At least we HOPE this is a new topic. Searched for it everywhere but perhaps not for long enough? 

Right. Question. Just thinking about - maybe - getting small car to tow on back of motorhome eventually. Price for motorhome and 2 people with P&O Calais return is £62.50 in September. Price with a trailer is £222.50! Is that right? :? 

Thanks 
Rosie66


----------



## teemyob (Nov 22, 2005)

rosie66 said:


> At least we HOPE this is a new topic. Searched for it everywhere but perhaps not for long enough?
> 
> Right. Question. Just thinking about - maybe - getting small car to tow on back of motorhome eventually. Price for motorhome and 2 people with P&O Calais return is £62.50 in September. Price with a trailer is £222.50! Is that right? :?
> 
> ...


I doubt it, have you input the sizes correctly when changing to add the trailer.

P&O Dover calais 1st September one way 8m Motorhome no trailer direct with P&O = £35 with Small Trailer (car) £62.50. If you boox with C&CC Expect at least a fiver off these prices.

If you travel Saturdays or Sundays with P&O North Sea, trailers are usually free.

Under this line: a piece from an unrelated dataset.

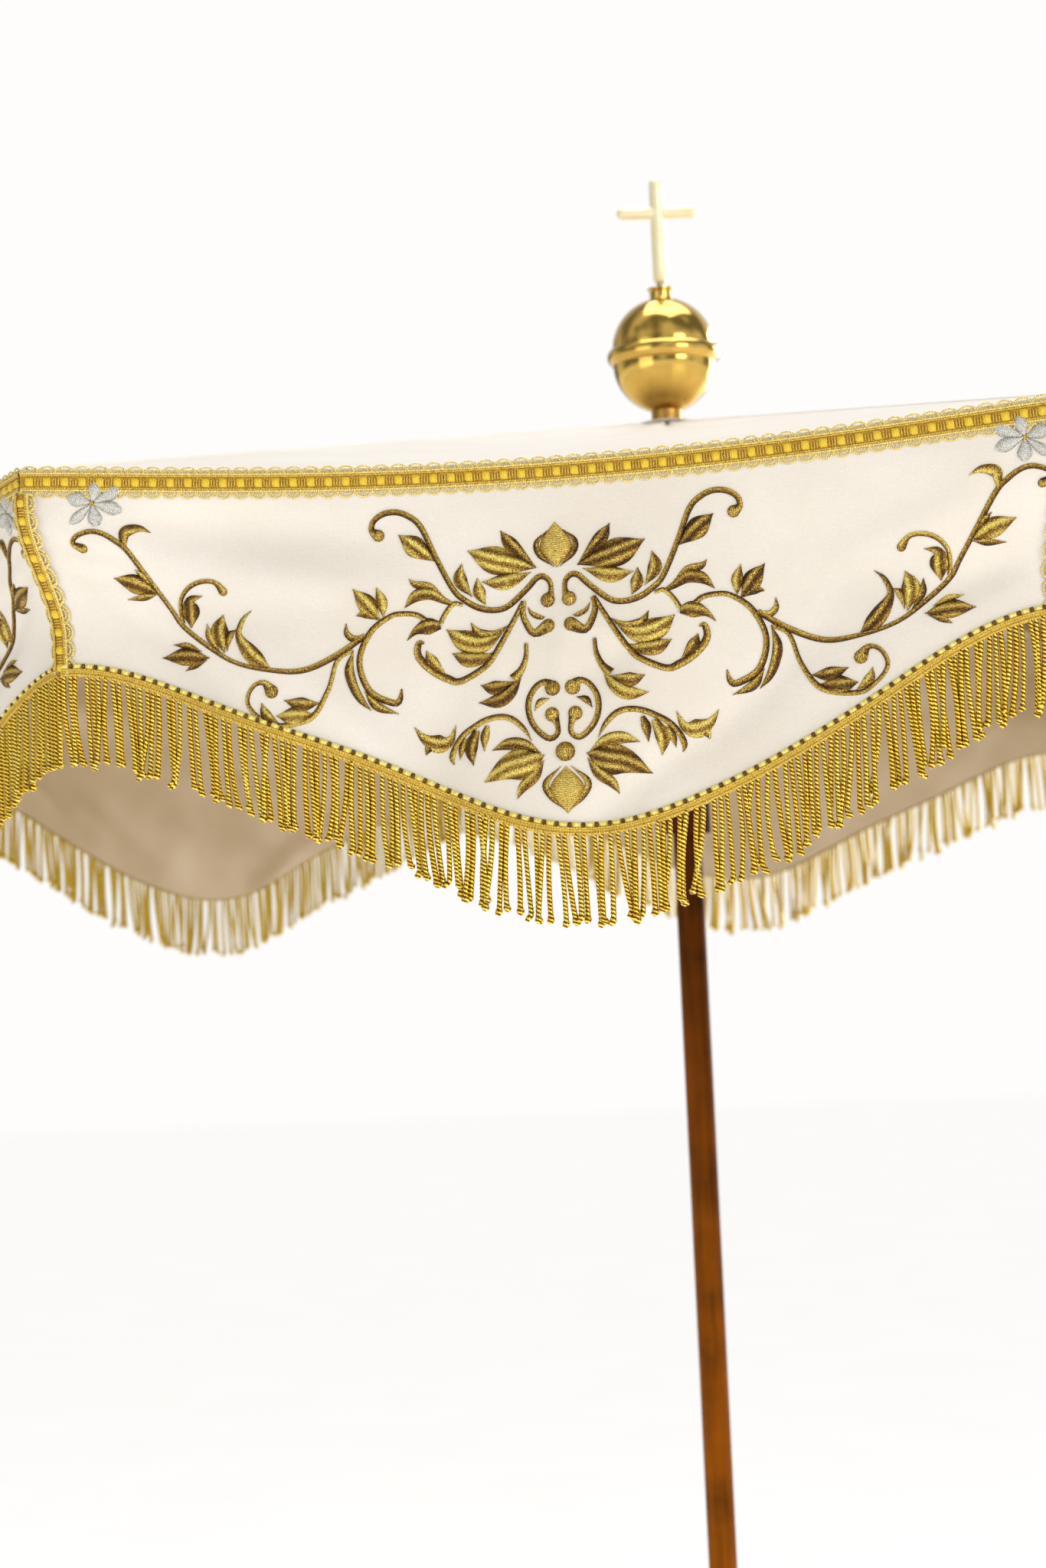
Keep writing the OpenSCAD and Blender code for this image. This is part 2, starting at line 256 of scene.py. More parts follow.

So Motorhome 8m inside cabin Approx £250 one way if booked early for September travel.

TM


----------



## DTPCHEMICALS (Jul 24, 2006)

Looks like the price for an artic trailer. :lol: 


No it is obviously incorrect.

It may be a little cheaper to drive both vehicles onto the ferry but then the inconveniance of being seperated.


Dave p


----------



## rosie66 (Mar 21, 2008)

Thanks for that - glad we asked - will certainly go and re do :wink: 

Rosie 66


----------



## Rapide561 (Oct 1, 2005)

*P&O*

From experience, cheaper to book as two separate vehicles.

Look at the tunnel as that may compare favourably when towing.

Russell


----------



## gofer (Feb 8, 2010)

Does anyone know why the ferry operators say upto 8m is the cut off point for m/h and yet its 12m for a car and caravan?


----------



## trevd01 (Oct 26, 2007)

gofer said:


> Does anyone know why the ferry operators say upto 8m is the cut off point for m/h and yet its 12m for a car and caravan?


Maximum length of a rigid vehicle to turn round at the end of the car deck?


----------